Re: Some text that may be useful for the update of RFC 2376

In message "Re: Some text that may be useful for the update of RFC 2376",
Rick Jelliffe wrote...

HTTP already has the accept-charset field.  I do not understand your claim.


If I am using a DOM parser, I cannot ask it "what encodings do you
support?" If I am using SAX in Java, I can assume that the encodings
underlying Java are the ones available. I don't recall any C or C++ XML
parser that exposes this information: I don't think Expat does, for
example.


Although such information is described in their manuals, I do not 
think that they have any APIs for "what encodings do you
support?".  I agree.

If my browser cannot ask its XML processor "what encodings do you
support?" in order to perform content negotiation for XML, then either the
poor user must configure it themselves or the HTTP code has to take on the
responsibility for providing transcoding services itself (perhaps not a
bad thing for the future).  And configuration has to be done
application-by-application: for example James Clark's vanilla Expat did
not accept Big5, so every XML application built on it was pretty unusable
for Traditional Chinese here.


Ideally, XML processors should silently provide the accept-charset field.  

On top of document entities, an XML processor may silently fetch external 
parsed entities, external parameter entities, and external DTD subsets.  
(I know expat doesn't, but other parsers do.)  Since application 
programmers cannot control such fetching, the best solution is hardcode 
the accept-charset field in the XML processor.  Certainly, the person who 
writes the XML processor knows which encoding is supported.  (It would be 
great if we can register callback routines for unsupported charsets.)


Even if you are using DOM (or
SAX) it is quite possible that the system integrator has chosen to use a
different implementation from the one which the software developer used.
So you cannot ask DOM, and the programmer cannot be sure which
implementation is being used.


Right.  But we can always assume that the same UCS characters will be 
received.

So it seems to me that content negotiation of character encoding for XML
is a bit of a myth: it requires that the user test applications rather
than it being transparent.


If content negotiation is hardcoded in XML processors, application programmers 
do not have to worry.

That is an unreasonable and unworkable
requirement.

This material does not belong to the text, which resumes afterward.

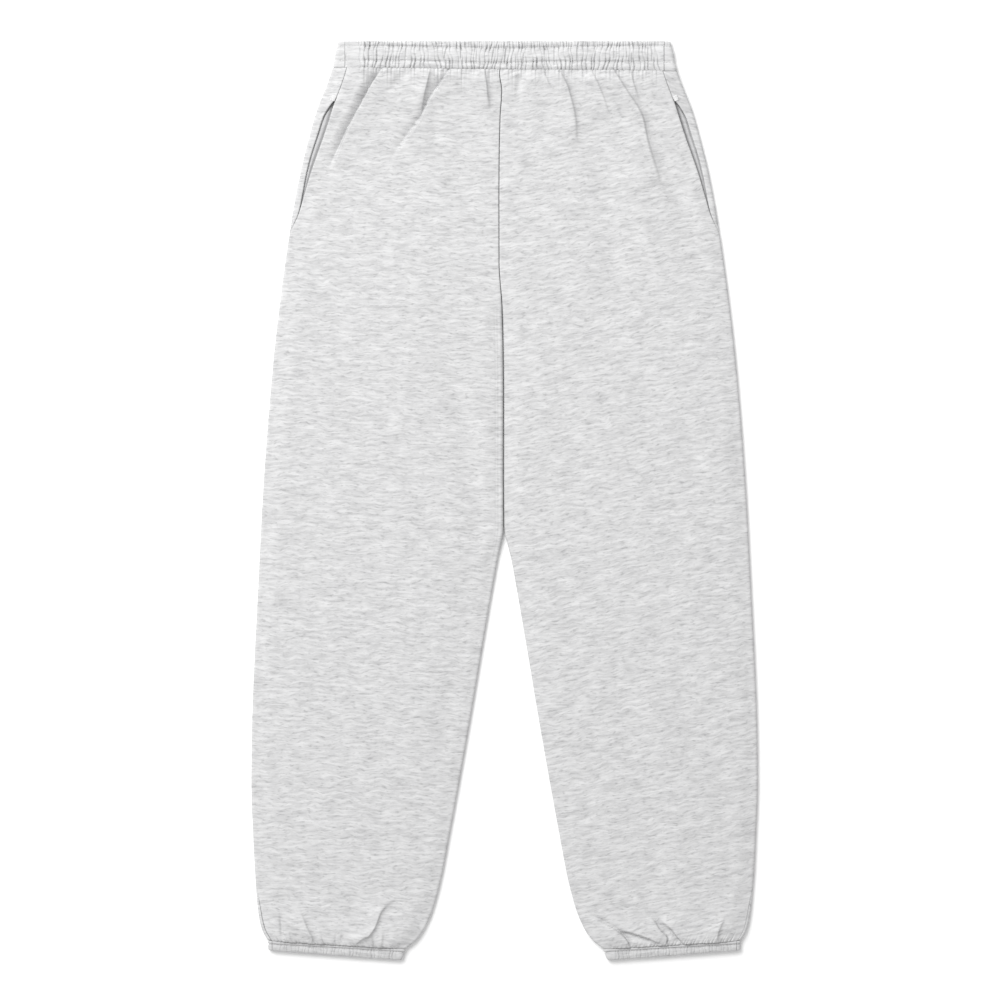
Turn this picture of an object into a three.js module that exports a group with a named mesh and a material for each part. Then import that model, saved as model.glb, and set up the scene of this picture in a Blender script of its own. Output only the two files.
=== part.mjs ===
// Jogger sweatpants laid flat on a surface, front up, as closed walls of brushed fleece.
//
// Millimetres. +Z is up from the surface, +Y runs towards the waist and the middle line is x = 0.
// Left and right are the wearer's, so the right leg lies at -X. A drop is a distance below the waist edge.
//
// Each leg is a flattened tube. Its back panel lies on the surface, turns over at the outer edge and,
// beside the pocket, reaches a little way round on to the front, where the outseam shows. The front panel
// lies on it with a narrow gap. The waistband and both cuffs are casings with a front and a back half.
import * as THREE from "three";

// Driving sizes
const LENGTH = 1029.5; // waist edge to the lowest corner of a cuff
const CLOTH = 2.2; // wall of the fleece
const CASING = 4.2; // waistband: cloth on both sides of an elastic
const CUFF_WALL = 3.4; // cuff: cloth on both sides of a narrower elastic
const FACING_WALL = 1.4; // pocket cloth
const SEAM_GAP = 0.15; // each piece stops this far short of the middle of a seam

const WAIST_DEPTH = { right: 29.5, middle: 32.5, left: 33.8 }; // height of the waistband at its ends and middle
const WAIST_HALF = 194; // from its middle to those ends
const CROTCH_DROP = 287; // where the four leg panels meet
const CLOSING = 40; // each leg closes into its own tube over this distance there
const BAND_SEAM = 179.3; // the waistband's side seams lie this far from the middle
const CUFF_TOP = { outer: 265, outerDrop: 1007.6, inner: 110.6, innerDrop: 1016.8 }; // seam of cuff to leg
const CUFF_DEPTH = { outer: 10.8, inner: 13.2 };
const CUFF_TAPER = { outer: 0.9, inner: 4.3 }; // each end of a cuff draws in by this at its lower edge
const CUFF_SEAM = 4.5; // the outseam runs on down the cuff this far from its outer end

const EDGE_RADIUS = 2.3; // middle of the cloth where a leg turns over at its edge
const CASING_RADIUS = 2.6; // the same at the ends of the waistband
const CUFF_RADIUS = 2.4; // the same at the ends of a cuff
const LOFT = 1.1; // how far the middle of a leg stands above its edges
const EDGE_FADE = 15; // folds and loft die out over this distance from an edge
const WAIST_RISE = 1.2; // the front climbs this much to meet the thicker waistband
const HEM_RISE = 0.9; // and this much to meet a cuff
const RISE_REACH = 26; // over about this distance
const SEAM_GROOVE = { deep: 0.7, wide: 2.6 }; // the front seam sits in a shallow groove

// Half width of the garment at its outer edge, all the way down
const OUTER_EDGE = [
  { drop: 0, half: 186.8 },
  { drop: 37, half: 194.9 },
  { drop: 78, half: 210.6 },
  { drop: 112, half: 220.1 },
  { drop: 146, half: 228.5 },
  { drop: 213, half: 240.8 },
  { drop: 280, half: 250.3 },
  { drop: 347, half: 258.2 },
  { drop: 482, half: 269.4 },
  { drop: 616, half: 276.6 },
  { drop: 750, half: 282.8 },
  { drop: 834, half: 284.0 },
  { drop: 885, half: 282.2 },
  { drop: 952, half: 278.3 },
  { drop: 986, half: 274.2 },
  { drop: 997, half: 271.0 },
  { drop: 1007.6, half: 265.0 },
];

// Distance of each leg's inner edge from the parting line
const INNER_EDGE = [
  { drop: 0, open: 0 },
  { drop: 543, open: 0 },
  { drop: 582, open: 7.6 },
  { drop: 683, open: 25.2 },
  { drop: 750, open: 36.4 },
  { drop: 885, open: 60.5 },
  { drop: 952, open: 73.9 },
  { drop: 986, open: 85.1 },
  { drop: 1006, open: 97.4 },
  { drop: 1016.8, open: 110.6 },
];

// Where the front seam, and below it the parting of the legs, runs beside the middle line
const PARTING_LINE = [
  { drop: 0, x: 1.5 },
  { drop: 37, x: -5.4 },
  { drop: 56, x: -3.0 },
  { drop: 85, x: -4.8 },
  { drop: 246, x: -6.0 },
  { drop: 300, x: -2.6 },
  { drop: 543, x: -0.8 },
  { drop: 582, x: 0 },
  { drop: 1017, x: 0 },
];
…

At the moment, the browser has to guess which encodings are
available, or the poor user has to test if the local encoding is
supported. (I suppose systems could also have some automated system which
requested a big5 XML file and then tried to parse it. Not really
elegant. Presumably the XML file would have to be sourced internally. )


I am afraid that I do not fully understand your claim.  Could you 
try again?

For content negotiation of MIME types, a browser knows which content-types
have handlers. But it doesn't know this information for character-encoding
for the XML applications it has. That is why I


Probably, you sent this mail before you finished the last sentence.  

----
MURATA Makoto  muraw3c(_at_)attglobal(_dot_)net